REPUBLIKA.CO.ID, TOKYO -- Dalam kunjungan keenamnya ke Jepang, Presiden Filipina Benigno Aquino III mengecam keras aktivitas Cina di Laut Cina Selatan. Pada Rabu (3/6), ia dan pemerintah Jepang memperkuat kerjasama militer dan pertahanan untuk mengimbangi Cina di wilayah yang disengketakan tersebut.
Selama kunjungan empat harinya, Aquino dan Perdana Menteri Jepang Shinzo Abe fokus membicarakan kerjasama pertahanan dan keamanan. Mereka diperkirakan akan menandatangani kesepakatan, penyediaan 10 kapal patroli Jepang untuk penjaga pantai Filipina. Ini dilakukan untuk meningkatkan kemampuan patroli di seluruh wilayah yang di klaim Manila di Laut Cina Selatan.
Dalam sebuah pidato di kongerensi pers yang diselenggarakan surat kabar Nikkei, Aquino mengklaim Cina telah melanggar hukum teritorial. Aquino bahkan menyamakan aksi Cina dengan ekspansi gerakan Nazi Jerman sebelum Perang Dunia II.
Di Majelis tinggi parlemen Jepang, Aquino juga mengatakan hal senada. Menurutnya stabilitas maritim dan pesisir di wilayah ini berisiko terganggu. Ia juga sempat memuji solidaritas Tokyo pada Filipina dalam mengadvokasi masalah ini.
"(Kami mengadapi) sebuah negara yang kami berdua kesulitan memintanya bertanggung jawab atas masalah ini," kata Aquino tanpa menyebut Cina secara langsung.
Dalam pernyataan bersama Abe dan Aquino menyatakan keprihatinan serius mereka mengenai proyek reklamasi Cina di Laut Cina Selatan. Menurut mereka tindakan sepihak itu bisa menyebabkan kerusakan fisik di lingkungan maritim.

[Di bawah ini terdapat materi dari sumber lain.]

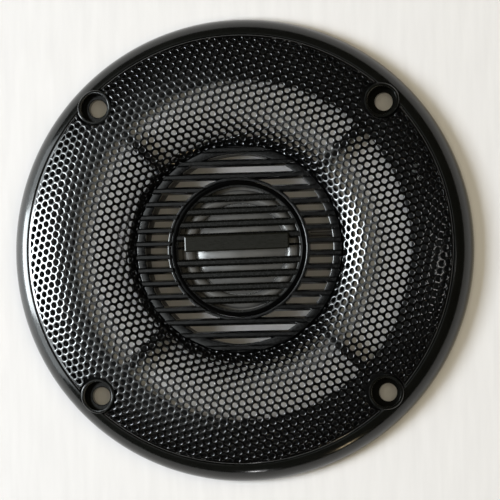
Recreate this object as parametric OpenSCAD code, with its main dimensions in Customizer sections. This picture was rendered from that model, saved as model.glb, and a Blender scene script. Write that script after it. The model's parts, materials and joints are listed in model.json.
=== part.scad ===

Di bawah dorongan Abe, Jepang telah memperluas peran pertahanan internasionalnya. Jepang memperluas kerjasama pertahanan dengan sejumlah negara untuk melengkapi kerjasama dengan Amerika Serikat.
Berdasarkan perjanjian kemitraan strategis antara Abe dan Aquino, kedua negara juga memulai pembicaraan mengenai transfer perangkat militer berat dan teknologi Jepang untuk meningkatkan kemampuan pertahanan negara Asia Tenggara. Termasuk ekspor pesawat pengintai anti-kapal selam P-3C dan teknologi radar.